Laptop Ergonomics

About Laptops

Despite the proliferation of laptops in the workplace the reality is that they do not make good ergonomic computers for your desktop. They are even less ergonomically sound when used on your lap. However, with a little planning and a few accessories you can make your laptop work for you as a desktop computer.

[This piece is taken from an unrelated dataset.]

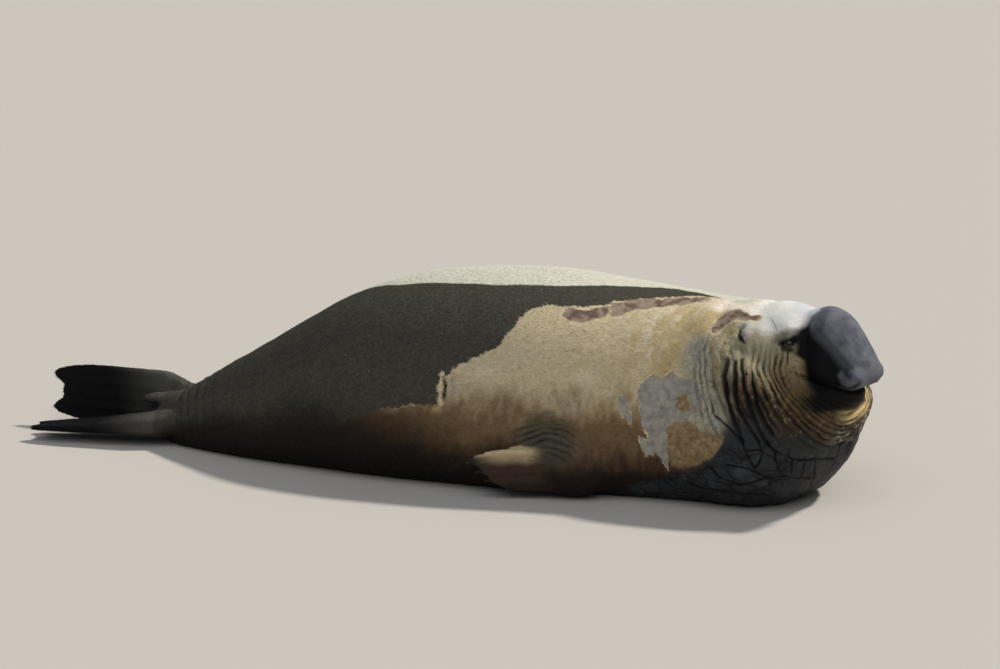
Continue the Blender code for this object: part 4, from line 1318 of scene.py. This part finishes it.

The Main Ergonomic Issues with Laptops

  • Keyboard spacing – laptop keyboards are often compact with a differing size and placement of some keys when compared to a regular keyboard.
  • Monitor size – laptop screens are generally significantly smaller than desktop monitors.
  • Monitor placement – the relation of the keyboard to monitor on a laptop is fixed. This forces the user to interact with a laptop in a poor posture, usually either with arms and hands held high or the neck and back bent low. Either of these postures can cause serious problems and pain.
  • Small pointing devices – laptops usually have an integrated pointing device such as a touch pad or dot. These devices work fine to complete a task but they are generally not easy to use or overly comfortable for long periods of time.

Some Tips for Laptop Use

  • Laptop Size – The larger and clearer (i.e. higher resolution) the screen is on your laptop the better. You will be less prone to leaning forward to view smaller text or images. Also remember to use the “Zoom” function inbuilt to certain programs to make documents appear larger on the screen.
  • Laptop Weight -If you regularly carry your laptop between workplaces or home think about the weight of the device and any required accessories (e.g. power supply, etc). Seemingly lightweight laptops (or tablets) can become much heavier when you add the weight of all of the components together. If your laptop and associated components weighs more than 5 or 6kg then you could consider using a wheeled carry-on bag that you can pull behind you.
  • Laptop Transport- If you regularly travel with your laptop then buy a lightweight model (e.g ultrabook). Carry it in a shoulder bag or backpack with wide padded shoulder strap/s or a small wheeled carry-on bag. Here is a link to a site that lists some lightweight options to consider
  • Laptop Glare– Some laptops have glossy screens (e.g. Macbooks) which can create annoying glare. This can be managed by moving to another location where direct back-light is minimised or fit a matte glare reducing screen cover.
  • Laptop Posture- If you are working on your laptop for longer than 30 minutes think about the positioning of your device – elevate it on a stand or books to position the top of the screen at or just below eye level – use an external keyboard and mouse to ensure your forearms can remain parallel to the desk surface and wrists are in a neutral alignment.